## Begin Record excerpts
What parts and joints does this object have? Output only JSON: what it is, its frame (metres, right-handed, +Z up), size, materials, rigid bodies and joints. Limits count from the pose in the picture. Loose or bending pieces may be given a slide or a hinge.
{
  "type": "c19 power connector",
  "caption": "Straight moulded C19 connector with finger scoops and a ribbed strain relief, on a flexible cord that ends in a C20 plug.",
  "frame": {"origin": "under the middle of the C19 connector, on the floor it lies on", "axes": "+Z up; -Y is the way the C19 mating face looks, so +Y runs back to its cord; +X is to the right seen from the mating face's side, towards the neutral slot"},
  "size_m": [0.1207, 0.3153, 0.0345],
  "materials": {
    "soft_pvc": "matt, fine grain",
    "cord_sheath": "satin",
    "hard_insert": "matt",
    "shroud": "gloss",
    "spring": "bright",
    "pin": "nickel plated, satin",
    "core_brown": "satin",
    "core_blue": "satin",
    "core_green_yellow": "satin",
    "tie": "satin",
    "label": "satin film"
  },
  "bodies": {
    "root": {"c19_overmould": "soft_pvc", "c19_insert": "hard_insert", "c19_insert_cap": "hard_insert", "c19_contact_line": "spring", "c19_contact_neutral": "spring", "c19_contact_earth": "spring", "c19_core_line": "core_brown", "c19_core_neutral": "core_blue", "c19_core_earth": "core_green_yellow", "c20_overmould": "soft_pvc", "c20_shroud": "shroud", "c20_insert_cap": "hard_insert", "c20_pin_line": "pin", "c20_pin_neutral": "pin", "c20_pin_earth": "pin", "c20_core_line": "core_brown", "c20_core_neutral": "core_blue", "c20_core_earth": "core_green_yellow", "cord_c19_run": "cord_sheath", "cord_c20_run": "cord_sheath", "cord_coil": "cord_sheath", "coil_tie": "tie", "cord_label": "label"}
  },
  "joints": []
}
## End Record excerpts
## Begin Record excerpts
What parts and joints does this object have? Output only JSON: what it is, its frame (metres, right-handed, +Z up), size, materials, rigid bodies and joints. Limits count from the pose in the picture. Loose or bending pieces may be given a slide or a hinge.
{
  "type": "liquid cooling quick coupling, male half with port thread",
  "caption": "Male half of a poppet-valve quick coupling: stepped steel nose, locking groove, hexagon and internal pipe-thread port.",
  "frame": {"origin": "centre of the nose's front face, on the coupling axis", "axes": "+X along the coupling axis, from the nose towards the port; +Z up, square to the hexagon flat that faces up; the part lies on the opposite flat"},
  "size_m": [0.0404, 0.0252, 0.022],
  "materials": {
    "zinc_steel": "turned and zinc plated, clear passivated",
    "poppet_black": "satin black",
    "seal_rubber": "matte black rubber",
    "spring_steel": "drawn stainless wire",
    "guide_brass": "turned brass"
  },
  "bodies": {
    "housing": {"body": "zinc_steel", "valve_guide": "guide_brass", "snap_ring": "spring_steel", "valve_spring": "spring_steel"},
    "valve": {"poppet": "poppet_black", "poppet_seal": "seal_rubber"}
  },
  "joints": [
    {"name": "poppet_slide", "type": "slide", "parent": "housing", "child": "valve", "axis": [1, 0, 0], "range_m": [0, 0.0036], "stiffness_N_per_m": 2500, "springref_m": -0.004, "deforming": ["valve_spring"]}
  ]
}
## End Record excerpts
## Begin Record excerpts
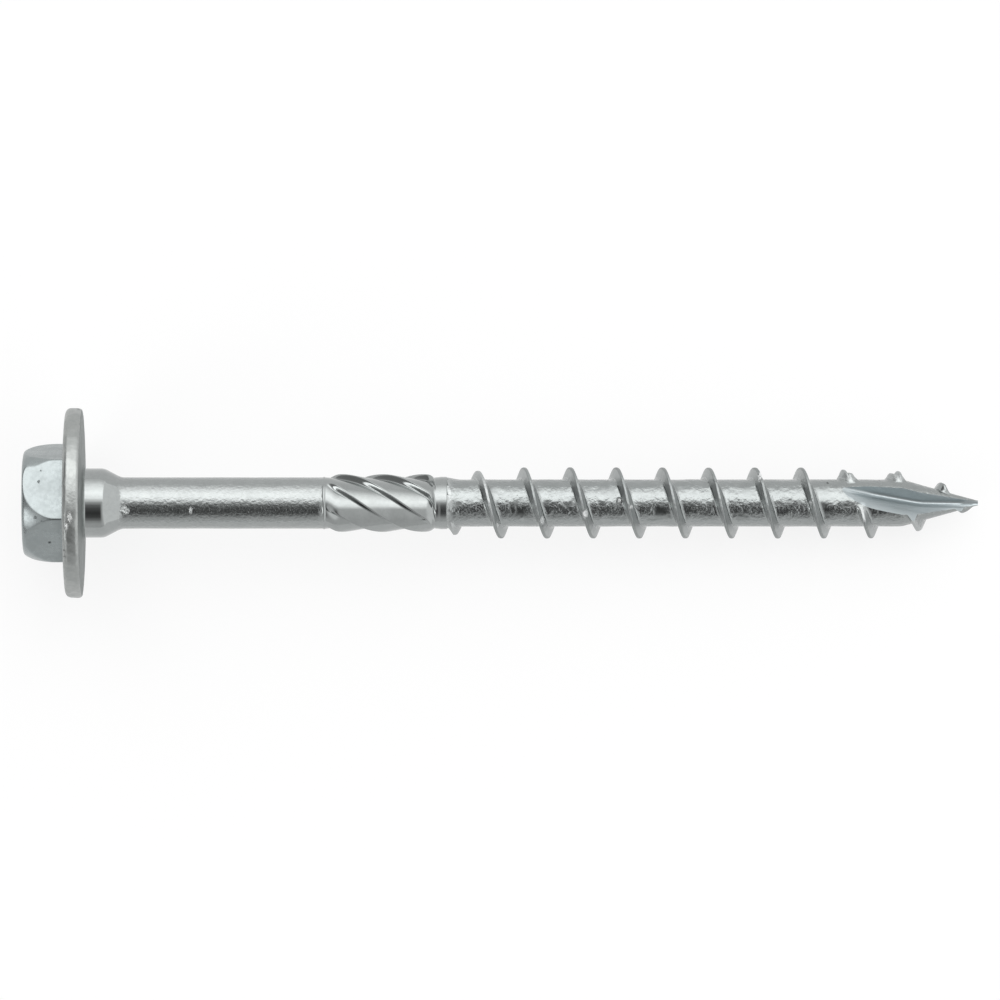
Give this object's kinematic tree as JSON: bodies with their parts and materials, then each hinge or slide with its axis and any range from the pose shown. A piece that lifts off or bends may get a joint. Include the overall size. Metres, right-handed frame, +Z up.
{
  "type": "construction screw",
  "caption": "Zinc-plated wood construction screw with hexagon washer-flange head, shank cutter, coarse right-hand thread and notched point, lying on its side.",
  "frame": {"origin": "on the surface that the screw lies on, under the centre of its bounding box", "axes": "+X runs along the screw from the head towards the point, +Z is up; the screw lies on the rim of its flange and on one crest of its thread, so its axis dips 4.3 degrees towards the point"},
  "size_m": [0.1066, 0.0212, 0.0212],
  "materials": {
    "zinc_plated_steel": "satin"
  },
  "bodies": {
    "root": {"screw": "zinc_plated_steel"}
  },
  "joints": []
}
## End Record excerpts
### Directive
Collect, from the material above, every line containing the word "with".

### Problem solution
  "caption": "Straight moulded C19 connector with finger scoops and a ribbed strain relief, on a flexible cord that ends in a C20 plug.",
  "type": "liquid cooling quick coupling, male half with port thread",
Give this object's kinematic tree as JSON: bodies with their parts and materials, then each hinge or slide with its axis and any range from the pose shown. A piece that lifts off or bends may get a joint. Include the overall size. Metres, right-handed frame, +Z up.
  "caption": "Zinc-plated wood construction screw with hexagon washer-flange head, shank cutter, coarse right-hand thread and notched point, lying on its side.",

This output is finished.